Compile and run the program:

gcc linear_equations.c -o linear_equations
./linear_equations

Example output for a unique solution:

Enter coefficients for the first equation (ax + by = c):
a1: 2
b1: 3
c1: 8
Enter coefficients for the second equation (ax + by = c):
a2: 1
b2: 4
c2: 10

Solution:
x = 2.00
y = 2.00

Example output for no solution:

Enter coefficients for the first equation (ax + by = c):
a1: 2
b1: 3
c1: 8
Enter coefficients for the second equation (ax + by = c):
a2: 4
b2: 6
c2: 16

No solution exists.

Print Solutions or Special Cases

In this final step, you will enhance the program to provide more detailed output for different types of solutions in a system of two linear equations.

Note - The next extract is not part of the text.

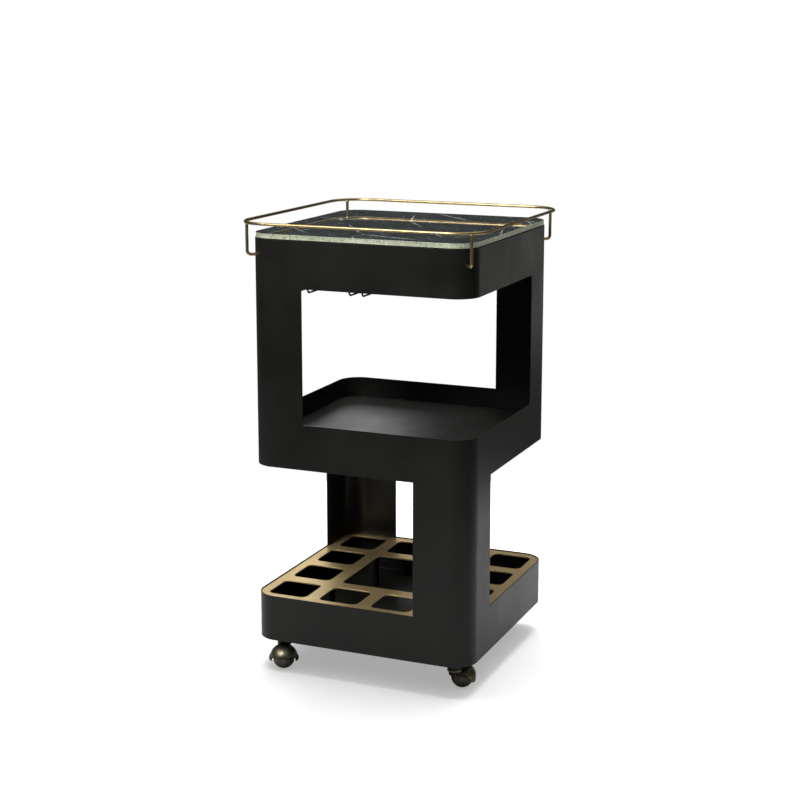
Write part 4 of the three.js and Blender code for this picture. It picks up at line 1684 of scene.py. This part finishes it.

Open the existing file and make final modifications:

cd ~/project
nano linear_equations.c

Update the code with improved output formatting:

#include <stdio.h>
#include <math.h>

// Function to calculate determinant
float determinant(float a1, float b1, float a2, float b2) {
    return a1 * b2 - a2 * b1;
}

int main() {
    float a1, b1, c1;  // Coefficients for first equation
    float a2, b2, c2;  // Coefficients for second equation
    float det, detX, detY;
    float x, y;
    float EPSILON = 1e-6;  // Small value for floating-point comparison

    // Prompt and read coefficients for the first equation
    printf("Linear Equation Solver\n");
    printf("Enter coefficients for the first equation (ax + by = c):\n");
    printf("a1: ");
    scanf("%f", &a1);
    printf("b1: ");
    scanf("%f", &b1);
    printf("c1: ");
    scanf("%f", &c1);

    // Prompt and read coefficients for the second equation
    printf("Enter coefficients for the second equation (ax + by = c):\n");
    printf("a2: ");
    scanf("%f", &a2);
    printf("b2: ");
    scanf("%f", &b2);
    printf("c2: ");
    scanf("%f", &c2);

    // Print input equations
    printf("\nInput Equations:\n");
    printf("Equation 1: %.2fx + %.2fy = %.2f\n", a1, b1, c1);
    printf("Equation 2: %.2fx + %.2fy = %.2f\n", a2, b2, c2);

    // Calculate main determinant
    det = determinant(a1, b1, a2, b2);

    // Determine and print solution type
    if (fabs(det) > EPSILON) {
        // Unique solution case
        detX = determinant(c1, b1, c2, b2);
        detY = determinant(a1, c1, a2, c2);

        x = detX / det;
        y = detY / det;

        printf("\n--- Solution Type: Unique Solution ---\n");
        printf("Solution:\n");
        printf("x = %.2f\n", x);
        printf("y = %.2f\n", y);
    } else {
        // Check for no solution or infinite solutions
        detX = determinant(c1, b1, c2, b2);
        detY = determinant(a1, c1, a2, c2);

        if (fabs(detX) > EPSILON || fabs(detY) > EPSILON) {
            printf("\n--- Solution Type: No Solution ---\n");
            printf("The system of equations has no solution.\n");
            printf("Equations are inconsistent and parallel.\n");
        } else {
            printf("\n--- Solution Type: Infinite Solutions ---\n");
            printf("The system of equations has infinitely many solutions.\n");
            printf("Equations are equivalent and dependent.\n");
        }
    }

    return 0;
}

Compile and run the program:

gcc linear_equations.c -o linear_equations
./linear_equations

Example output for unique solution:

Linear Equation Solver
Enter coefficients for the first equation (ax + by = c):
a1: 2
b1: 3
c1: 8
Enter coefficients for the second equation (ax + by = c):
a2: 1
b2: 4
c2: 10

Input Equations:
Equation 1: 2.00x + 3.00y = 8.00
Equation 2: 1.00x + 4.00y = 10.00

--- Solution Type: Unique Solution ---
Solution:
x = 2.00
y = 2.00

Example output for no solution:

Linear Equation Solver
Enter coefficients for the first equation (ax + by = c):
a1: 2
b1: 3
c1: 8
Enter coefficients for the second equation (ax + by = c):
a2: 4
b2: 6
c2: 16

Input Equations:
Equation 1: 2.00x + 3.00y = 8.00
Equation 2: 4.00x + 6.00y = 16.00

--- Solution Type: No Solution ---
The system of equations has no solution.
Equations are inconsistent and parallel.

Summary

In this lab, you first learned how to read coefficients for a system of two linear equations in C programming. You created a program that prompts the user to input the coefficients (a, b, c) for the two equations and then prints the equations to verify the input. Next, you will learn how to solve the system of equations using the determinant method and Cramer's rule to compute the solutions.

The program will extend the previous functionality to calculate the solutions for the system of equations. It will determine the determinant of the coefficient matrix and use Cramer's rule to find the values of the variables x and y that satisfy the system.